The study focuses on average prices across customer classes, but it noted that residential prices generally are higher than commercial and industrial prices and have risen more than those classes in recent years.

Investor-owned utilities have seen prices rise faster than public power, but the article noted that in California it is largely due to differences in wildfire risk and related costs.

“States with the greatest price increases typically exhibited shrinking customer loads — partially linked to growth in net metered behind-the-meter solar — and had renewables portfolio standards (RPS) in concert with relatively costly incremental renewable energy supplies,” the article said.

Net energy metering offers participants bill savings, but utilities must invest more in their distribution systems and recover fewer fixed costs from customers on NEM programs. The study found a 5% increase in net-metered, behind-the-meter solar led to an average price increase of 1.1 cents/kWh.

Utility-scale wind and solar development that happened outside of RPS might have led to lower retail prices in recent years, though the impact was not statistically significant, the article said. It added that RPS targets are likely to increase prices if they lead to renewables the market would not have delivered. Three-quarters of utility-scale wind and solar growth from 2019 to 2024 happened outside of RPS mandates.

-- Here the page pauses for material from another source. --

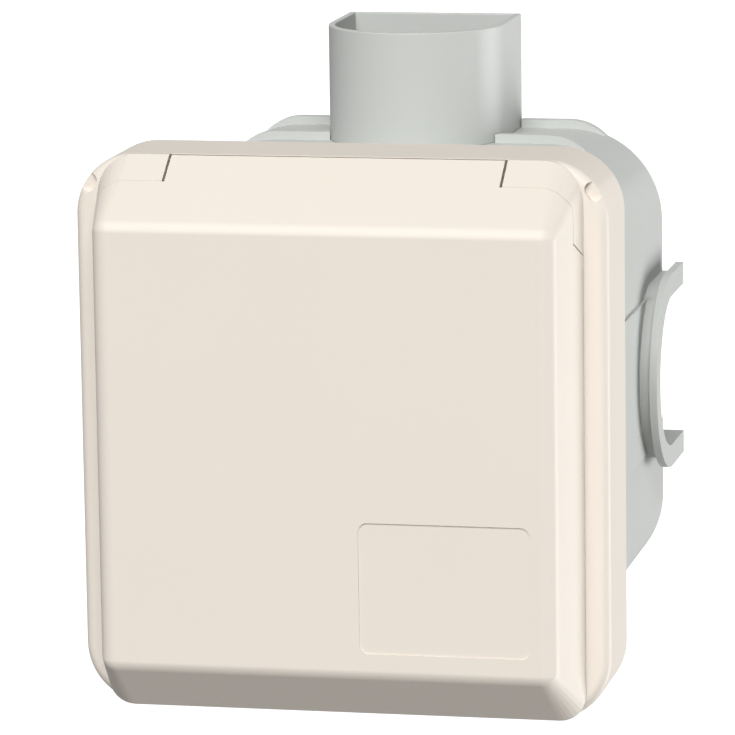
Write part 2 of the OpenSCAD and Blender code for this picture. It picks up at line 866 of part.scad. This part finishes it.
module lid_seal() {
    seal_r = mouth_r + mouth_t / 2;
    color(rubber)
    on_insert() difference() {
        rod_y(seal_r + 2.5, front_y + lid_t + 2 * skin, mouth_y - lid_gap);
        rod_y(seal_r - 2.5, front_y, mouth_y);
    }
}

flush_box();
duct_tube();
box_inserts();
cover_frame();
frame_gasket();
cover_screws();
screw_washers();
insert_housing();
insert_gasket();
insert_screws();
contact_carrier();
terminal_plate();
pole_contacts();
earth_contact();
contact_clips();
terminal_screws();
carrier_screws();
hinge_pin();
lid_spring();
lid();
lid_seal();
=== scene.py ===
import math
import bpy
from mathutils import Matrix, Vector


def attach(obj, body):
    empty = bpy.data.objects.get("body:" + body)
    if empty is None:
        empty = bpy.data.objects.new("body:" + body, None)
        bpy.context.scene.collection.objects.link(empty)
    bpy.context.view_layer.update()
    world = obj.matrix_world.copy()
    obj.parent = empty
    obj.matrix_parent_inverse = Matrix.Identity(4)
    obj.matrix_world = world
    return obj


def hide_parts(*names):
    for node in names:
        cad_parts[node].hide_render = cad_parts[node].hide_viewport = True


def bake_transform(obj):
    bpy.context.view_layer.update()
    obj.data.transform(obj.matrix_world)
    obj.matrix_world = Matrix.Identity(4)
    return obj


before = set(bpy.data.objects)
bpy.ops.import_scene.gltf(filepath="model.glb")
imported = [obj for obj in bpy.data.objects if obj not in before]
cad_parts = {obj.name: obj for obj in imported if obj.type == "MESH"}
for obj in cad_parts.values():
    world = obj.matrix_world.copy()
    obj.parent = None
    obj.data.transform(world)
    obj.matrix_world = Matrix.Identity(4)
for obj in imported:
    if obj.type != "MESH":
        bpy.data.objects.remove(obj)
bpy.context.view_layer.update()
scene = bpy.context.scene
bpy.ops.object.select_all(action="DESELECT")

# ---------------------------------------------------------------- camera
# A long lens in front, a little to the right of the socket and above it.
yaw, pitch, roll = (math.radians(a) for a in (12.429, 10.475, -0.825))
look = Vector((-math.sin(yaw) * math.cos(pitch), math.cos(yaw) * math.cos(pitch), -math.sin(pitch)))
level = Vector((math.cos(yaw), math.sin(yaw), 0))
rise = level.cross(look)
right = math.cos(roll) * level + math.sin(roll) * rise
up = -math.sin(roll) * level + math.cos(roll) * rise
camera_data = bpy.data.cameras.new("camera")
camera_data.sensor_width = 36
camera_data.sensor_fit = "HORIZONTAL"
camera_data.lens = 5212.9 / 735 * 36
camera_data.clip_end = 20
camera = bpy.data.objects.new("camera", camera_data)
camera.matrix_world = Matrix((
    (right.x, up.x, -look.x, 0.25180),
    (right.y, up.y, -look.y, -1.13722),
    (right.z, up.z, -look.z, 0.22716),
    (0, 0, 0, 1)))
scene.collection.objects.link(camera)
scene.camera = camera
scene.view_settings.view_transform = "Standard"


# ---------------------------------------------------------------- studio
# White studio: a soft key from the front and above, a soft fill from the
# right and below, an even dim surround, and a pale floor under the socket.
class Shade:
    """Maths on shader sockets: each operation adds its own Math node."""
    tree = None

    def __init__(self, socket):
        self.socket = socket

    @classmethod
    def node(cls, kind, settings=None, out=0, **values):
        made = cls.tree.nodes.new(kind)
        for key, value in (settings or {}).items():
            if key == "stops":
                ramp = made.color_ramp.elements
                while len(ramp) < len(value):
                    ramp.new(0.5)
                for stop, (place, colour) in zip(ramp, value):
                    stop.position = place
                    stop.color = (*colour, 1)
            else:
                setattr(made, key, value)
        for key, value in values.items():
            socket = made.inputs[int(key[1:])] if key[1:].isdigit() else made.inputs[key.replace("_", " ")]
            if isinstance(value, Shade):
                cls.tree.links.new(value.socket, socket)
            else:
                socket.default_value = value
        return cls(made.outputs[out]) if made.outputs else None

    def maths(self, operation, *others):
        values = {f"i{k}": v for k, v in enumerate(others)}
        return Shade.node("ShaderNodeMath", {"operation": operation}, **values)

    def __add__(self, other):
        return self.maths("ADD", self, other)
    __radd__ = __add__

    def __mul__(self, other):
        return self.maths("MULTIPLY", self, other)
    __rmul__ = __mul__

    def __sub__(self, other):
        return self.maths("SUBTRACT", self, other)

    def __rsub__(self, other):
        return self.maths("SUBTRACT", other, self)

    def clamp(self, low=0.0, high=1.0):
        return Shade.node("ShaderNodeClamp", i0=self, i1=low, i2=high)


def sun(name, towards, strength, spread):
    data = bpy.data.lights.new(name, "SUN")
    data.energy = strength
    data.angle = math.radians(spread)
    lamp = bpy.data.objects.new(name, data)
    lamp.rotation_euler = Vector(towards).to_track_quat("Z", "Y").to_euler()
    scene.collection.objects.link(lamp)


sun("key", (0.06, -0.77, 0.62), 3.7, 40)
sun("fill", (0.87, 0.42, -0.42), 3.4, 50)

world = bpy.data.worlds.new("surround")
scene.world = world
world.use_nodes = True
Shade.tree = world.node_tree
world.node_tree.nodes.clear()
path = Shade.node("ShaderNodeLightPath")
seen = (path + Shade(path.socket.node.outputs["Is Glossy Ray"]) * 0.55
        + Shade(path.socket.node.outputs["Is Transmission Ray"])).clamp()
surround = Shade.node("ShaderNodeBackground", Color=(1, 1, 1, 1), Strength=seen * 0.80 + 0.20)
Shade.node("ShaderNodeOutputWorld", Surface=surround)

bpy.ops.mesh.primitive_plane_add(size=8, location=(0, 0, -0.30))
floor = bpy.context.object
floor.name = "floor"
floor.visible_shadow = False
paper = bpy.data.materials.new("paper")
paper.use_nodes = True
Shade.tree = paper.node_tree
paper.node_tree.nodes.clear()
path = Shade.node("ShaderNodeLightPath")
matt = Shade.node("ShaderNodeBsdfDiffuse", Color=(0.32, 0.32, 0.32, 1))
glow = Shade.node("ShaderNodeEmission", Color=(1, 1, 1, 1), Strength=path * 0.9)
both = Shade.node("ShaderNodeAddShader", i0=matt, i1=glow)
Shade.node("ShaderNodeOutputMaterial", Surface=both)
floor.data.materials.append(paper)


# ------------------------------------------------------------- flush box
# Recessed box, injection-moulded in grey plastic: one shell with ribs on
# top, a flanged coupling collar at the right and the spigot of the duct.
def plastic(name, colour, grain, gloss, drift=0.025, size=0.00055):
    """Moulded plastic: fine spark-eroded grain, slow drift of the tone, and
    a little more gloss where the mould was smoother."""
    made = bpy.data.materials.new(name)
    made.use_nodes = True
    Shade.tree = made.node_tree
    made.node_tree.nodes.clear()
    place = Shade.node("ShaderNodeTexCoord", out=3)
    flow = Shade.node("ShaderNodeTexNoise", Vector=place, Scale=28.0, Detail=3.0, Roughness=0.5)
    speck = Shade.node("ShaderNodeTexNoise", Vector=place, Scale=1 / size, Detail=2.0, Roughness=0.6)
    smear = Shade.node("ShaderNodeTexNoise", Vector=place, Scale=140.0, Detail=4.0, Roughness=0.6)
    darker = tuple(c * (1 - 2 * drift) for c in colour)
    lighter = tuple(min(1, c * (1 + drift)) for c in colour)
    tone = Shade.node("ShaderNodeMix", {"data_type": "RGBA"}, out=2,
                      i0=(flow * 0.7 + speck * 0.3).clamp(), i6=(*darker, 1), i7=(*lighter, 1))
    dull = (gloss - 0.07) + smear * 0.1 + speck * 0.05
    bump = Shade.node("ShaderNodeBump", Strength=grain, Distance=0.0001, Height=speck * 0.7 + smear * 0.3)
    skin = Shade.node("ShaderNodeBsdfPrincipled", Base_Color=tone, Roughness=dull, Normal=bump, IOR=1.5)
    Shade.node("ShaderNodeOutputMaterial", Surface=skin)
    return made


def dress(node, material, width=0.0003, segments=2, body="base", angle=32, join=True):
    """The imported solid's mesh with its doubles merged, flat faces joined and
    its sharp edges broken by a small radius, as the mould leaves them."""
    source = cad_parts[node]
    piece = bpy.data.objects.new(node + "_moulded", source.data.copy())
    scene.collection.objects.link(piece)
    bpy.ops.object.select_all(action="DESELECT")
    bpy.context.view_layer.objects.active = piece
    piece.select_set(True)
    piece.data.materials.clear()
    piece.data.materials.append(material)
    for face in piece.data.polygons:
        face.material_index = 0
    bpy.ops.object.mode_set(mode="EDIT")
    bpy.ops.mesh.select_all(action="SELECT")
    bpy.ops.mesh.remove_doubles(threshold=1e-6)
    if join:
        bpy.ops.mesh.dissolve_limited(angle_limit=math.radians(0.4))
    bpy.ops.mesh.select_all(action="DESELECT")
    bpy.ops.object.mode_set(mode="OBJECT")
    if width:
        rounding = piece.modifiers.new("rounding", "BEVEL")
        rounding.width = width
        rounding.segments = segments
        rounding.limit_method = "ANGLE"
        rounding.angle_limit = math.radians(angle)
        rounding.miter_outer = "MITER_ARC"
        rounding.use_clamp_overlap = True
        bpy.ops.object.modifier_apply(modifier="rounding")
    bpy.ops.object.shade_smooth_by_angle(angle=math.radians(38))
    level = piece.modifiers.new("level", "WEIGHTED_NORMAL")
    level.mode = "FACE_AREA_WITH_ANGLE"
    level.weight = 50
    level.keep_sharp = True
    bpy.ops.object.modifier_apply(modifier="level")
    if body:
        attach(piece, body)
    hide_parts(node)
    return piece


grey = plastic("grey_plastic", (0.487, 0.502, 0.481), 0.35, 0.5)
dress("flush_box", grey, 0.0003, join=False)

# ------------------------------------------------------------- duct tube
# Cut length of cable duct of the same grey plastic, pushed over the spigot.
dress("duct_tube", grey, 0.00025)

# ----------------------------------------------------------- box inserts
# Threaded brass inserts pressed into the bosses of the box.


def metal(name, colour, gloss, lines=0.12):
    """Drawn or turned metal with fine scratches and small dull patches."""
    made = bpy.data.materials.new(name)
    made.use_nodes = True
    Shade.tree = made.node_tree
    made.node_tree.nodes.clear()
    place = Shade.node("ShaderNodeTexCoord", out=3)
    stretched = Shade.node("ShaderNodeMapping", Vector=place, Scale=(1, 0.12, 1))
    lathe = Shade.node("ShaderNodeTexNoise", Vector=stretched, Scale=2600.0, Detail=3.0)
    patch = Shade.node("ShaderNodeTexNoise", Vector=place, Scale=260.0, Detail=3.0)
    duller = tuple(c * 0.82 for c in colour)
    tone = Shade.node("ShaderNodeMix", {"data_type": "RGBA"}, out=2,
                      i0=patch, i6=(*duller, 1), i7=(*colour, 1))
    dull = gloss + patch * 0.16 + lathe * 0.08
    bump = Shade.node("ShaderNodeBump", Strength=lines, Distance=0.00005, Height=lathe)
    skin = Shade.node("ShaderNodeBsdfPrincipled", Base_Color=tone, Roughness=dull, Metallic=1.0, Normal=bump)
    Shade.node("ShaderNodeOutputMaterial", Surface=skin)
    return made


brass = metal("brass", (0.80, 0.62, 0.32), 0.22)
steel = metal("steel", (0.66, 0.67, 0.69), 0.25)
dress("box_inserts", brass, 0.0002)

# ----------------------------------------------------------- cover frame
# Cream frame that stands on the wall; its two ears hold the lid's pin.
cream = plastic("cream_plastic", (0.700, 0.641, 0.572), 0.12, 0.54, 0.012, 0.0007)
dress("cover_frame", cream, 0.0002)

# --------------------------------------------------------- frame gasket
# Foam rubber ring in the rear of the frame, pressed against the wall.


def rubber_skin(name, colour):
    made = bpy.data.materials.new(name)
    made.use_nodes = True
    Shade.tree = made.node_tree
    made.node_tree.nodes.clear()
    place = Shade.node("ShaderNodeTexCoord", out=3)
    cell = Shade.node("ShaderNodeTexVoronoi", Vector=place, Scale=1500.0)
    cloud = Shade.node("ShaderNodeTexNoise", Vector=place, Scale=120.0, Detail=4.0)
    dusty = tuple(c * 1.9 for c in colour)
    tone = Shade.node("ShaderNodeMix", {"data_type": "RGBA"}, out=2,
                      i0=(cloud * 0.6 + cell * 0.2).clamp(), i6=(*colour, 1), i7=(*dusty, 1))
    bump = Shade.node("ShaderNodeBump", Strength=0.3, Distance=0.0001, Height=cell)
    skin = Shade.node("ShaderNodeBsdfPrincipled", Base_Color=tone, Roughness=cloud * 0.15 + 0.68, Normal=bump)
    Shade.node("ShaderNodeOutputMaterial", Surface=skin)
    return made


rubber = rubber_skin("black_rubber", (0.018, 0.018, 0.020))
dress("frame_gasket", rubber, 0.0004)

# ------------------------------------------------- cover screws, washers
# Cross-head steel screws with rubber washers, under the closed lid.
dress("cover_screws", steel, 0.0001)
dress("screw_washers", rubber, 0.0002)

# ------------------------------------------------------- contact insert
# Collar of the plug opening, screwed to the frame from behind over a flat
# gasket, and the red carrier with its brass sleeves.
dress("insert_housing", cream, 0.0003)
dress("insert_gasket", rubber, 0.0)
dress("insert_screws", steel, 0.0002)
red = plastic("red_plastic", (0.48, 0.016, 0.012), 0.2, 0.36, 0.05)
dress("contact_carrier", red, 0.00025)
dress("terminal_plate", red, 0.0002)
dress("pole_contacts", brass, 0.0001)
dress("earth_contact", brass, 0.0001)
dress("contact_clips", steel, 0.0)
dress("terminal_screws", steel, 0.0001)
dress("carrier_screws", steel, 0.0)

# ---------------------------------------------------- hinge pin, spring
# Steel pin from ear to ear, and the torsion spring that closes the lid; the spring's transform is baked into
# its mesh and it is attached to no body.
dress("hinge_pin", steel, 0.0001)
spring = dress("lid_spring", steel, 0.0, body=None)
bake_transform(spring)

# ------------------------------------------------------------------ lid
# Bevelled cream lid, one moulding with its knuckle, and its ring seal.
dress("lid", cream, 0.0002, body="lid_body")
dress("lid_seal", rubber, 0.0004, body="lid_body")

Another major driver of higher prices is extreme weather, which impacts two of the states that have seen prices rise the most in recent years – Maine and California. Central Maine Power’s storm recovery cost rider rose from 0.1 cents/kWh in late 2020 to 1.8 cents/kWh in 2024.

“Between 2019 and 2023, California’s three large IOUs were authorized to include $27 billion in wildfire-related costs in retail prices,” the article said. “By June 2024, wildfire-related costs constituted an average of 17 % of total IOU revenue requirements, up from 1.7 % in 2019 and, if directly translated into one-year cost impacts, equivalent to a 4 cent/kWh increase.”

On average, the states with the highest wildfire risks have seen power prices rise by 1.1 cents/kWh, the article said.